Note the heavy use of religious symbolism in this New Game 2nd Playthrough screenshot.

Note the heavy use of religious symbolism in this New Game 2nd Playthrough screenshot.

Leveling IRL


Ding! 
Ding!

I return to one of my favorite topics always on my brain: how is life like a video game? Today my topic shall be leveling up. It’s an RPG concept that is easily applied to real life experiences and events.

I think of age as like your level. At level 1, you don’t have much. You’ve got crappy starting equipment, no money, no concept of money yet. You’re still figuring out the system, how everything works. By level 5, stuff is either really easy or really hard. You’ve gotten an idea of how to do what you want. You may struggle with not having much in the way of equipment or money, which makes the little things matter that much more. There are probably more un-interactive or static cutscenes than you’d like and than you’ll probably remember later.

 In your 20’s, you look back at where you’ve come from and realize how little you’ve really accomplished in the grand scheme. You gain experience in lots of little ways, and sometimes in leaps and bounds. Nothing is quite as hard as it seems, but you don’t really realize that until something harder comes at you. At 25, you may not be sure yet who will be permanent party members or who will just be cameo characters. The plot is still kind of a mystery.

I’ll have to reserve my judgment on the next levels until I reach them myself, but based on this game logic your middle age levels have some pros and cons. You’ve finally made some money and traveled a bit. You may have some nice transportation (like a 1972 Mercedes Airship in metallic mint green) and a fully furnished house (somewhere to keep all that loot with easy access to merchants). But whether you’re living in Tenpenny Towers or the shack in the Imperial City, it doesn’t change the fact that you’ll be facing tougher challenges than when you were lower level. More boss fights (that may, for example, kill you and cause you to restart) and more minions to deal with (middle management-types have a 50% weakness to fire), but more experience with your chosen profession/class and more .

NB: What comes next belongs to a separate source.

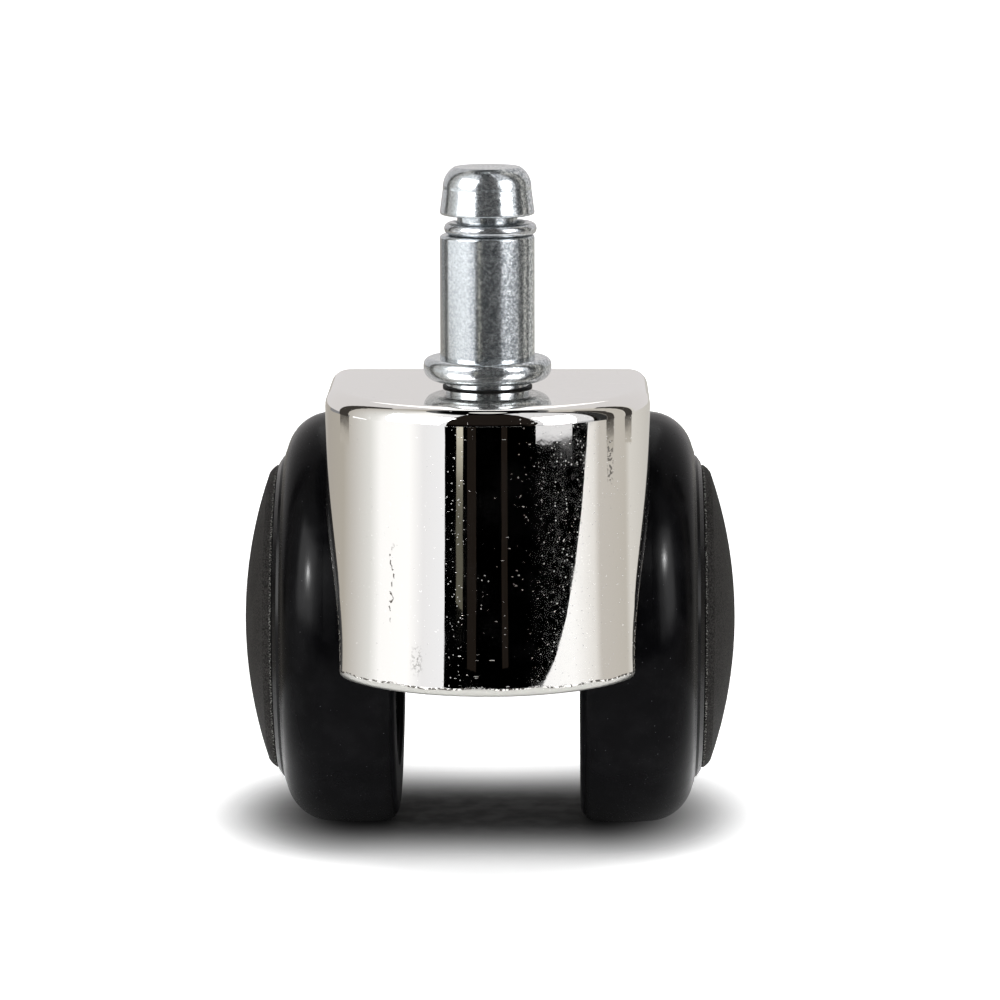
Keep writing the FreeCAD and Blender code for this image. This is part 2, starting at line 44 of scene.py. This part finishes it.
# ---- shader helpers ------------------------------------------------------------------------------
class Finish:
    """One procedural material: a Principled shader and the pattern nodes that feed it."""

    def __init__(self, name):
        self.material = bpy.data.materials.new(name)
        self.material.use_nodes = True
        self.tree = self.material.node_tree
        self.tree.nodes.clear()
        self.bsdf = self.tree.nodes.new("ShaderNodeBsdfPrincipled")
        output = self.tree.nodes.new("ShaderNodeOutputMaterial")
        self.tree.links.new(self.bsdf.outputs["BSDF"], output.inputs["Surface"])
        self.place = self.tree.nodes.new("ShaderNodeTexCoord").outputs["Object"]
        self.relief = None

    def link(self, value, socket):
        """Feeds a socket from another socket, a number or a colour."""
        if isinstance(value, bpy.types.NodeSocket):
            self.tree.links.new(value, socket)
        else:
            socket.default_value = value

    def set(self, **values):
        """Feeds the shader's sockets, each named with underscores for spaces."""
        for name, value in values.items():
            self.link(value, self.bsdf.inputs[name.replace("_", " ")])

    def math(self, operation, a, b=0.0, clamp=False):
        node = self.tree.nodes.new("ShaderNodeMath")
        node.operation = operation
        node.use_clamp = clamp
        self.link(a, node.inputs[0])
        self.link(b, node.inputs[1])
        return node.outputs[0]

    def ramp(self, value, low, high, to_low=0.0, to_high=1.0):
        """Maps low..high onto to_low..to_high, smoothly and clamped."""
        node = self.tree.nodes.new("ShaderNodeMapRange")
        node.interpolation_type = "SMOOTHSTEP"
        for socket, number in zip(node.inputs, (value, low, high, to_low, to_high)):
            self.link(number, socket)
        return node.outputs[0]

    def mix(self, factor, a, b):
        """Mixes two colours."""
        node = self.tree.nodes.new("ShaderNodeMix")
        node.data_type = "RGBA"
        self.link(factor, node.inputs[0])
        self.link(a, node.inputs[6])
        self.link(b, node.inputs[7])
        return node.outputs[2]

    def stretched(self, scale, turn=(0.0, 0.0, 0.0)):
        """The object's coordinates, in millimetres, turned and scaled along each axis."""
        node = self.tree.nodes.new("ShaderNodeMapping")
        node.inputs["Scale"].default_value = [s / MM for s in scale]
        node.inputs["Rotation"].default_value = turn
        self.link(self.place, node.inputs["Vector"])
        return node.outputs[0]

    def noise(self, per_mm, detail=3.0, roughness=0.5, turn=(0.0, 0.0, 0.0)):
        """Noise with that many features per millimetre: one number, or one along each axis."""
        scale = per_mm if isinstance(per_mm, tuple) else (per_mm,) * 3
        node = self.tree.nodes.new("ShaderNodeTexNoise")
        node.inputs["Scale"].default_value = 1.0
        node.inputs["Detail"].default_value = detail
        node.inputs["Roughness"].default_value = roughness
        self.link(self.stretched(scale, turn), node.inputs["Vector"])
        return node.outputs["Fac"]

    def cells(self, per_mm, output="Distance"):
        """Scattered cells, that many to the millimetre: the distance to each one's centre, or its
        own colour."""
        node = self.tree.nodes.new("ShaderNodeTexVoronoi")
        node.inputs["Scale"].default_value = 1.0
        self.link(self.stretched((per_mm,) * 3), node.inputs["Vector"])
        return node.outputs[output]

    def distance_from(self, value, place):
        return self.math("ABSOLUTE", self.math("SUBTRACT", value, place))

    def hypotenuse(self, a, b):
        """How far off something is that is a away one way and b at right angles to it."""
        squares = self.math("ADD", self.math("POWER", a, 2.0), self.math("POWER", b, 2.0))
        return self.math("SQRT", squares)

    def strongest(self, *patterns):
        """Patterns laid over each other: where they meet, the strongest shows."""
        result = patterns[0]
        for pattern in patterns[1:]:
            result = self.math("MAXIMUM", result, pattern)
        return result

    def axis(self, name):
        """The object's X, Y or Z coordinate in millimetres."""
        node = self.tree.nodes.new("ShaderNodeSeparateXYZ")
        self.link(self.stretched((1.0, 1.0, 1.0)), node.inputs[0])
        return node.outputs[name]

    def bump(self, height, microns):
        """Adds relief: height runs from 0 to 1, over that many microns."""
        node = self.tree.nodes.new("ShaderNodeBump")
        node.inputs["Distance"].default_value = microns * 1e-6
        self.link(height, node.inputs["Height"])
        if self.relief:
            self.link(self.relief, node.inputs["Normal"])
        self.relief = node.outputs[0]
        self.link(node.outputs[0], self.bsdf.inputs["Normal"])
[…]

 The plot may be thickening, with family or work, or it may be dragging on as the game gives you a chance to catch up on some exploration and leveling. You may have invested energy in leveling characters who leave halfway through the game for some ill-defined reason. You’ll probably never reach level 100 unless you power level, which isn’t really much fun all the time. Some people obsess over it (see healthy foods, exercise, or good genes/character class). And no one really knows when they’ll finish the game. It may be after power training all your Pokemon to level 75 to beat the Elite Four. You may have an idea based on the plot and other cues that the final boss fight is coming, and the game will end soon. Or the game may never really end; like so many plotlines in life, you may keep going back to them even after you think they’re done.

 I realize there are a few problems with this extended metaphor. There are many guides to life, but no one’s quite gotten them right yet, no matter what they claim. The Konami Code will not help you; you can’t really cheat to get ahead, beyond a basic gold glitch or item dupe. Spoilers are actually a good thing; if you have an idea of what’s coming based on others’ experiences, you have a better chance at surviving. You don’t really have as much control over party members’ actions as you might like. And, finally, sometimes level doesn’t really matter. Sometimes you get pwned by a boss half your level, or get lucky and beat one twice yours. Sometimes you need to rely on your Luck, or Personality, or Defense, to get you through. And at the end of the day, you never really know which level up will be your last, so you should try to enjoy every single level. Ding!